From our teaching instructors, we've been told a lot lately that our students will struggle with this our students will struggle with that. I learned today that I do not even know what the word struggle means. I have never struggled, not with anything. Things have been hard for me, but more because I chose to make them hard on myself. My fear now is how can I teach an individual who's experience and reality I have no comprehension of?; Yes, I have been a seventh grader, yes I have been in middle school, but I have never been a struggling seventh grader. I have never been a struggling student. 

With this as a realization, I hope that something is said about my aptitude for success or at least my desire to be challenged. The class I found myself most drawn to today, my first day of school on the other side of the wall, was the class I have been warned will be my hardest class. Because I saw them struggle, and they kept going. I hope that I will be able to do the same, I will be able to keep going. 

I do not intend for this to be my last very first day of school. 


  1. Margaret,
    I'm a bit concerned that you view yourself as never been around "normal" students, never experienced average, never faced a struggle...these statements can be viewed as quite loaded, judgmental and possibly condescending. As you enter the unfamiliar, you might want to open yourself to the similarities you share, rather than the differences.

  2. To Kate -
    I hope you look back at this blog and read this comment. I know Margaret, and I taught her for two years while she was going through the elite IB program at Cocoa Beach. She is accurate in her statements. She is NOT condescending nor judgmental.

    Somehow, it has become "okay" for people to discuss disadvantages they have had and how they find it difficult to relate to the norm because they grew up in communities where everyone was disadvantaged. However, people are criticized for acknowledging that they come from so-called privileged backgrounds, which ironically are usually just middle class backgrounds where middle-class values are promoted. When did accepting and acknowledging middle-class values become elitist, anyway?

    The students in the IB program were (and still are) the top students in the district. They are hand-picked, intelligent, and high-achievers. That was Margaret's world. She should neither be ashamed of her background, nor apologetic for it.

    Margaret's acknowledgment of her background actually demonstrates she is well-grounded and understands her past, both good and bad.

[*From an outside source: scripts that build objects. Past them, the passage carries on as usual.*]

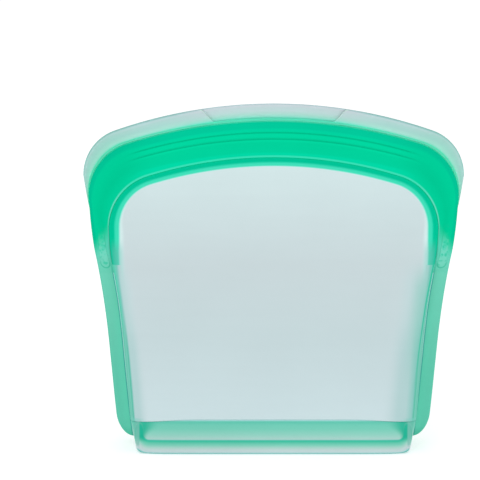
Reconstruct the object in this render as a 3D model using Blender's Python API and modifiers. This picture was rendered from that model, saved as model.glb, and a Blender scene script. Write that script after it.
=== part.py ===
"""A reusable silicone storage bag that stands on its own base, closed.

Metres, +Z up. The front faces -Y, and the origin is the centre of the flat underside.
The bag is a tapered pocket between two clear walls. Flat side fins seal the walls to each other up
to the seam ends. Above those, a front and a rear mouth half swing apart about one line through both
seam ends, and a press-to-close zip in the two green bands holds them shut.
"""

import math

import bmesh
import bpy
import numpy as np
from mathutils import Vector

MM = 0.001

# Driving dimensions
SEAM_END_Z = 103 * MM  # the side seams stop here and the mouth starts
OPENING_ANGLE = math.radians(25)  # how far each mouth half swings
PIECE_GAP = 0.3 * MM  # free space between two pieces that meet
WALL = 0.9 * MM
FIN_THICKNESS = 1.0 * MM  # of one of a fin's two layers
BAND_THICKNESS = 3.0 * MM
LIP_THICKNESS = 1.0 * MM
TRAY_HEIGHT = 17.4 * MM
TRAY_WALL = 1.2 * MM
TRAY_EDGE_RADIUS = 4 * MM
BASE_DEPTH = 18 * MM  # from the middle plane to the front of the base
POCKET_TAPER = 1.5  # 1 is a straight wedge, and more is hollower near the mouth
SECTION_POWER = 6  # squareness of the pocket's horizontal section
FIN_WIDTH = 7.4 * MM
FIN_FOOT_Z = 5.4 * MM
FIN_CORNER_HEIGHT = 11.8 * MM
NOTCH_HALF_WIDTH = (31.6 * MM, 36.5 * MM)  # finger notch of the front lip, at its bottom and top
NOTCH_STRIP = 1.5 * MM  # height of the lip that is left in the notch
SKIN_Y = PIECE_GAP / 2  # inner faces stand this far from the middle plane

# Each arch is a flat top arc, a rounder shoulder arc, and a leg down to its foot.
# "shoulder" is the height where the outline is widest, and "bow" bends the leg.
LIP = dict(top=175.5, radius=237, half_width=94.7, shoulder=139.7, foot=(92.0, 120.0), bow=1.6)
LIP_ROOT = dict(top=166.9, radius=241.7, half_width=92.2, shoulder=129, foot=(91.5, 120.0), bow=1.6)
BAND = dict(top=166.9, radius=241.7, half_width=92.2, shoulder=129, foot=(90.0, 104.8), bow=1.3)
RIM = dict(top=148.9, radius=210, half_width=82.1, shoulder=112.7, foot=(81.7, 104.8), bow=2.0)
WINDOW = dict(top=144.5, radius=206, half_width=76.6, shoulder=114, foot=(76.6, 105.8), bow=1.0)

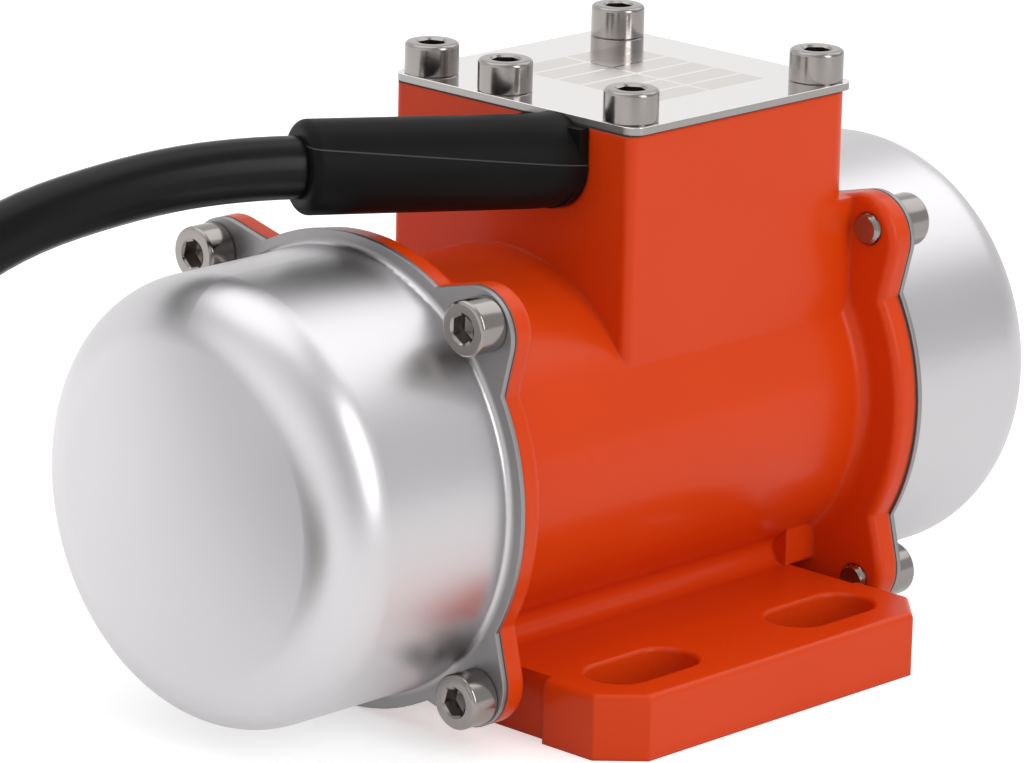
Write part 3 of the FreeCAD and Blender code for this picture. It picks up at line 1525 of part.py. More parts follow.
cover_screw = screw_template("cover_screw_template", "cover_screw_length", "screw_radius",
                             "screw_head_radius", "screw_head_height")
lid_screw = screw_template("lid_screw_template", "lid_screw_length", "screw_radius",
                           "screw_head_radius", "screw_head_height")
clamp_screw = screw_template("clamp_screw_template", "clamp_screw_length", "clamp_screw_radius",
                             "clamp_head_radius", "clamp_head_height")
pole_screw = screw_template("pole_screw_template", "pole_screw_length", "pole_screw_radius",
                            "small_head_radius", "small_head_height", hexagon=False)
block_screw = screw_template("block_screw_template", "block_screw_length", "block_screw_radius",
                             "small_head_radius", "small_head_height", hexagon=False)
earth_screw = screw_template("earth_screw_template", "earth_screw_length", "earth_screw_radius",
                             "earth_head_radius", "earth_head_height", hexagon=False)
ball = doc.addObject("Part::Sphere", "ball_template")
ball.Radius = size["ball_radius"]
ball.setExpression("Radius", "dims.ball_radius")
doc.recompute()

nodes = [
    make_housing(),
    make_lid_gasket(),
    make_lid(),
    copies("lid_screws", lid_screw, lid_screw_spots()),
    make_cable_boot(),
    make_cable_entry(),
    make_ring("left_bearing_spring", True, [
        ("spring_start", "spring_inner"), ("spring_start + spring_wire", "spring_inner"),
        ("bearing_start", "spring_outer"), ("bearing_start - spring_wire", "spring_outer"),
    ]),
    make_stator_core(),
    make_stator_winding(),
    make_terminal_block(),
    copies("terminal_screws", pole_screw, pole_screw_spots()),
    copies("terminal_block_screws", block_screw, block_screw_spots()),
    make_earth_lug(),
    copies("earth_screw", earth_screw, [upright(size["earth_x"], -size["earth_y"],
                                                size["box_floor"] + size["lug_thickness"])]),
    make_stator_leads(),
    make_cable_cores(),
    make_shaft(),
    make_rotor_core(),
    make_rotor_cage(),
    make_power_cable(),
    make_cable_coil(),
    make_cable_tie("cable_tie_near", ""),
    make_cable_tie("cable_tie_far", "-"),
    make_core_ends(),
]
for end, turned, seat in (("left", True, "spring_start"), ("right", False, "bearing_start")):
    nodes += [
        make_cover_gasket(end + "_cover_gasket", turned),
        make_cover(end + "_cover", turned),
        copies(end + "_cover_screws", cover_screw, cover_screw_spots(), turned),
        make_bracket(end + "_bearing_bracket", turned, seat),
        make_ring(end + "_bracket_ring", turned,
                  box_profile("bearing_end", "ring_inner", "ring_end", "ring_fit"), OPEN_RING),
        make_race(end + "_outer_race", turned, "shoulder_radius", "bearing_radius"),
        make_race(end + "_inner_race", turned, "race_bore", "inner_shoulder"),
        make_balls(end + "_bearing_balls", turned),
        make_ball_cage(end + "_bearing_cage", turned),
        make_ring(end + "_spacer", turned,
                  box_profile("bearing_end", "race_bore", "fixed_weight_start", "spacer_radius")),
        make_fixed_weight(end + "_fixed_weight", turned),
        make_key(end + "_weight_key", turned),
        make_adjustable_weight(end + "_adjustable_weight", turned),
        copies(end + "_clamp_screw", clamp_screw, clamp_screw_spot(), turned),
        make_ring(end + "_shaft_ring", turned,
                  box_profile("shaft_ring_start", "shaft_ring_fit", "shaft_ring_end",
                              "shaft_ring_outer"), OPEN_RING),
    ]

doc.recompute()
for part in doc.Objects:
    if "Invalid" in part.State or "Error" in part.State:
        raise RuntimeError(f"{part.Name} is {part.State}")
for node in nodes:
    if node.Shape.isNull() or not node.Shape.isValid() or node.Shape.Volume <= 0:
        raise RuntimeError(f"{node.Label} has no valid solid")
    node.Shape.exportStep(f"parts/{node.Label}.step")
print(len(nodes), "nodes written")
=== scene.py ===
import math

import bmesh
import bpy
from mathutils import Matrix, Vector


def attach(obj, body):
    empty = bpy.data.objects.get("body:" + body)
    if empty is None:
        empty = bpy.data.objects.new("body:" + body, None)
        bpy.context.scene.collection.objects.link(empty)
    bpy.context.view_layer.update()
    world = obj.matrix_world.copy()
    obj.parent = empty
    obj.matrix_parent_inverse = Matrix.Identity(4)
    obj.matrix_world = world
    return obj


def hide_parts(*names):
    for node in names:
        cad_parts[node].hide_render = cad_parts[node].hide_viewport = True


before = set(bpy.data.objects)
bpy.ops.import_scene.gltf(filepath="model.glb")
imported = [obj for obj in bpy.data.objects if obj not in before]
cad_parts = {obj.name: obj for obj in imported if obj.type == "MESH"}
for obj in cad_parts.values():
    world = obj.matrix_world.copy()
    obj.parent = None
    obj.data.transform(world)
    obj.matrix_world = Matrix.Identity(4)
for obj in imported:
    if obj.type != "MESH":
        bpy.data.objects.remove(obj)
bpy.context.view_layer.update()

# Housing. One iron casting: the barrel for the stator, a flange with four ears at each end, the
# slotted foot and the terminal box. The bore, the flange faces and the foot's underside are
# machined, and everything that stays outside is sprayed with a glossy orange enamel.
AXIS = 0.0372
BORE = 0.0267
FLANGE_FACE = 0.04415
MATH = "ShaderNodeMath"


def linear(hex_colour):
    """An sRGB hex colour as the linear RGBA that the nodes take."""
    parts = [int(hex_colour[i:i + 2], 16) / 255 for i in (1, 3, 5)]
    return [c / 12.92 if c <= 0.04045 else ((c + 0.055) / 1.055) ** 2.4 for c in parts] + [1.0]


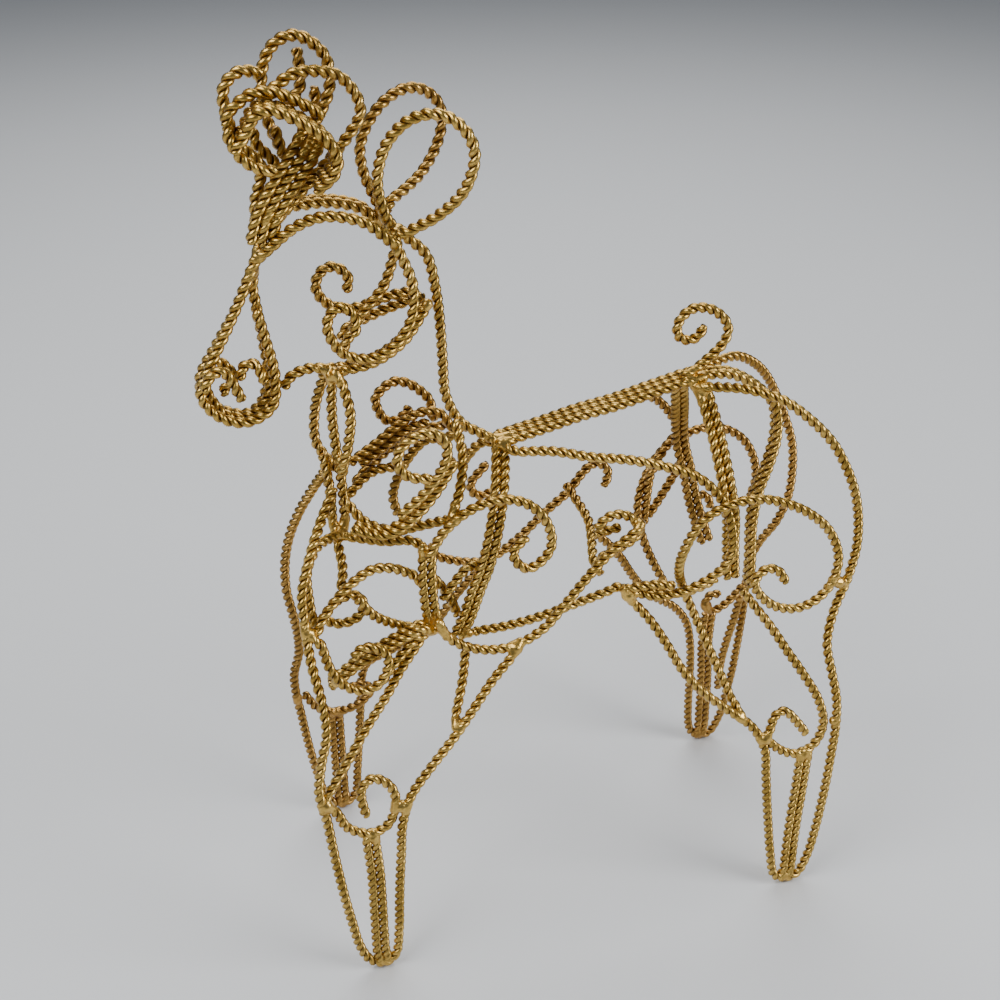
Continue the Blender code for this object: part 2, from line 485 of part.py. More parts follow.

It is obvious that she is aware that her past experiences and upbringing have left her unaware and sheltered from many of life's issues - issues that she is now becoming conscious of in a very personal way. This demonstrates great growth on Margaret's part.

    Margaret is one of those truly gifted, intelligent people who could have chosen any field and been successful (including teaching gifted students, college after earning specified degrees, and/or becoming a scientist). However, Margaret has chosen to teach - to teach disadvantaged children. We, as a society, are very lucky to have people
    of Margaret's caliber willing to give back to our communities via teaching. Instead of earning a six figure salary, Margaret is giving a six figure education to children. Only people who truly care and are committed to making our world a better place do this.

    Instead of criticizing Margaret for her background, which is exactly as she described, applaud her for being a caring person who willingly serves others.